Ellie van Gemeren was worried about one aspect of her business plan. She’s selling water bottles with labels she’s designed promoting a charity race, but producing the labels will cost more than what people will pay for the water.
“What do we do if we spend more than we bring in?” van Gemeren, a senior from Canton, asked business owners Paul Shapiro and Susan Anderson during a recent coaching session in her economics class at The Ethel Walker School in Simsbury.
Shapiro, who, with Anderson, owns vie LLC in West Simsbury, had a ready answer for how van Gemeren can raise more money for Connecticut Children’s Medical Center while sticking to her plan.
“How can we be more creative, especially when it comes to helping children fight cancer? How can we get the water donated, so we can get the margins to skyrocket?” he asked. “We can introduce you to some of our sponsors to see if they’ll donate the water. We’ll get you in front of the right people.”

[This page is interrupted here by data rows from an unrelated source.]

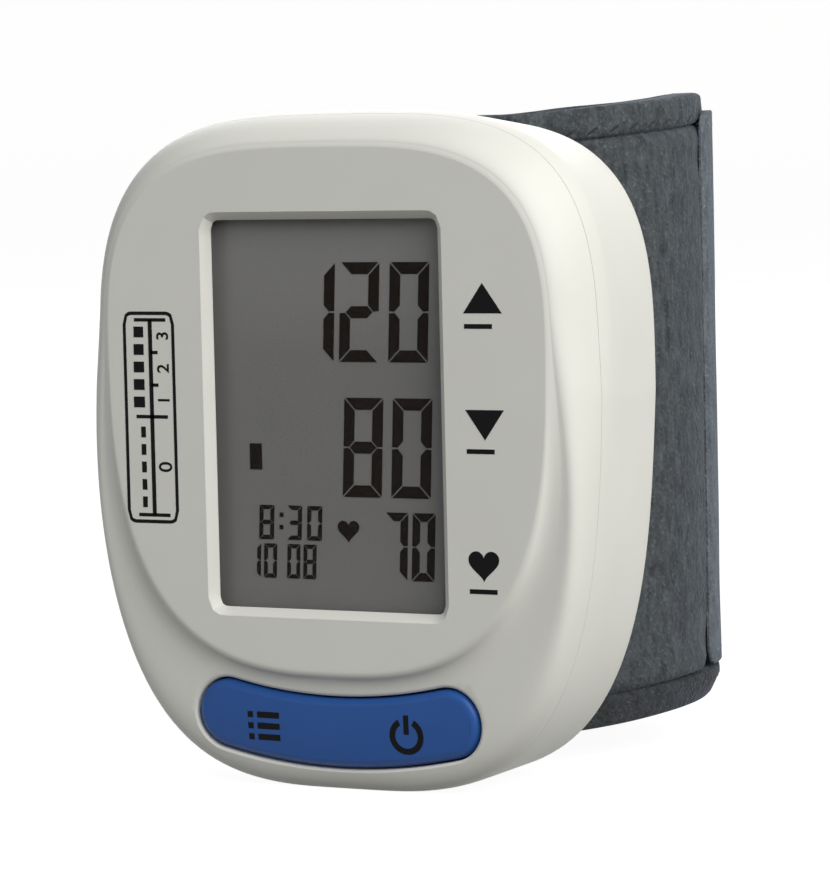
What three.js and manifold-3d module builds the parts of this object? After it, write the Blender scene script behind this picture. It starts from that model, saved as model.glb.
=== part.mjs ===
// Wrist blood pressure monitor: a moulded case with a display and one rocking key bar,
// a battery cover that slides off sideways, and a closed fabric cuff on its back.
// Millimetres. +X is the viewer's right, +Y points into the case, +Z is up.
// While modelling, y = 0 is the raised face and z = 0 the middle of the display.

import * as THREE from 'three';
import { mergeVertices } from 'three/addons/utils/BufferGeometryUtils.js';
import Module from 'manifold-3d';

const wasm = await Module();
wasm.setup();
const { lerp, smoothstep, degToRad } = THREE.MathUtils;

// Case: outside form
const caseCentreUp = 2;
const caseWidestDepth = 8;
const caseBackTaper = 1.25;
const caseBackRadius = 3.4;
const caseWall = 2;
const partingDepth = 5.6;
const partingGap = 0.3;
const caseRisePower = 3.5;
const caseDropPower = 3.3;
const caseNarrowingShare = 0.08;

// Case: raised face and the valley below it
const faceCentreUp = 5;
const faceBrow = 8.5;
const faceChin = 8;
const rimSideRun = 4.45;
const rimTopRun = 4.1;
const rimFootRun = 2.75;
const footFlatHeight = 0.3;
const faceRisePower = 3.3;
const faceDropPower = 2.75;
const faceEdgeRadius = 0.6;
const stepRunTop = 0.4;
const stepRunBottom = 1.7;
const stepDepthTop = 0.5;
const stepDepthBottom = 1.9;
const valleyRunTop = 0.3;
const valleyRunBottom = 1;
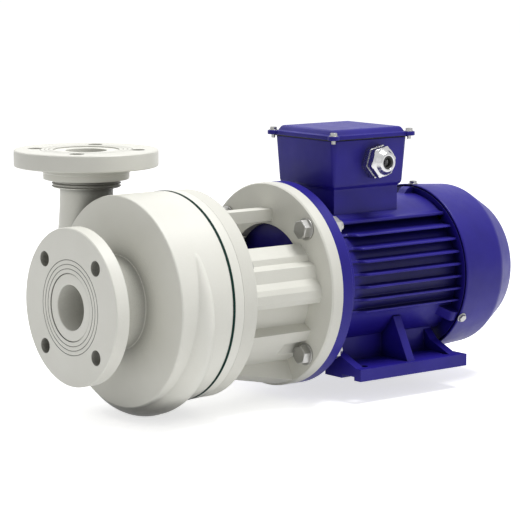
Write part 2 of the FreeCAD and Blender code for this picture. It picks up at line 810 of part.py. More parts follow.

With their passion for selling and their savvy business advice, Anderson and Shapiro soothed the worries of several of the 16 students in Michele Harris’ economics class during the recent, hour-long session. Through vie, which trains sales forces for companies around the nation, Shapiro and Anderson are guiding the girls toward their goal of raising $10,000 for hematology and oncology clinical trials at the hospital in Hartford. Sponsors are lined up to match what they raise, up to a total of $20,000.
The “vie for the kids business competition” began in early March when the Ethel Walker students visited the hospital to familiarize themselves with its programs. Vie then gave each of the seven groups $100 in seed money and coached them on developing business plans to raise money by May 9, when vie for the kids will hold a 5K trail run, kids fun run and an auction at the private girls’ school to benefit the hospital.
The students’ business plans are ambitious. One team has an aggressive goal of recruiting 500 runners for the race. Another is offering home, dorm room and car cleaning services for professors and students who live at Ethel Walker. Others teams are offering to babysit for professors and Ethel Walker parents in the Farmington Valley or are holding a large lacrosse jamboree for local kids.
This is the first year of the competition, which Anderson and Shapiro dreamed up after raising $50,000 last year at a silent auction to benefit the medical center. By tying the competition closely to Harris’ curriculum, they are giving the students real-world examples of business concepts the firm lives with every day — including developing a target audience, marketing messages, deploying resources efficiently, sticking to financial projections and maximizing the work of every team member, Shapiro said.
Along the way, they also hope the girls learn social responsibility.
“These are very privileged young women who will grow up to be philanthropists,’’ he said. “They are very anxious to help others.”
After working in the sales, marketing, learning and development fields, Anderson and Shapiro started vie three years ago to help clients improve the skills of their sales forces. They study what the high sales performers at a firm do and try to replicate it through training and role-playing. The firm has four clients nationally, said Shapiro, who declined to provide a revenue figure.
Shapiro raised money for a New York hospital three years ago while training for the New York City marathon, but a friend who is a pediatric oncologist at the children’s medical center in Hartford convinced him it would be better to raise money locally.
“Susan and I realized we should help make sure children with cancer have the best care possible in our own backyard,’’ Shapiro said.
Harris, the economics teacher at Ethel Walker, said at first, she was worried about how to integrate the fundraising competition into her class. But she wanted to support the cause and quickly found that the project meshed perfectly with her curriculum.
“They’re learning all of the concepts I’ve been teaching, such as human capital, labor markets, factors of productions, efficiency and entrepreneurship,’’ she said. “This is organically evolved, so we’ve had a sort of “eureka’ moment.”
During the coaching session, some of the students said they were “freaking out” about getting their businesses running or ordering promotional products such as flowers and shoelaces by race day. Others were nervous about asking merchants for food and supplies for the events they’re planning.
Melanie Welcome, a 17-year-old senior from Winsted, said plans for her business team’s lacrosse jamboree were going well, but they weren’t sure how to divide up duties at the event.
“I’m not the person who can be behind the grill to cook hot dogs and hamburgers,’’ she said. “That’s not my thing.”
Anderson advised her to determine her teammates’ strengths and weaknesses and match them to the tasks that need to be done. That’s what businesses do on the fly every day, she said.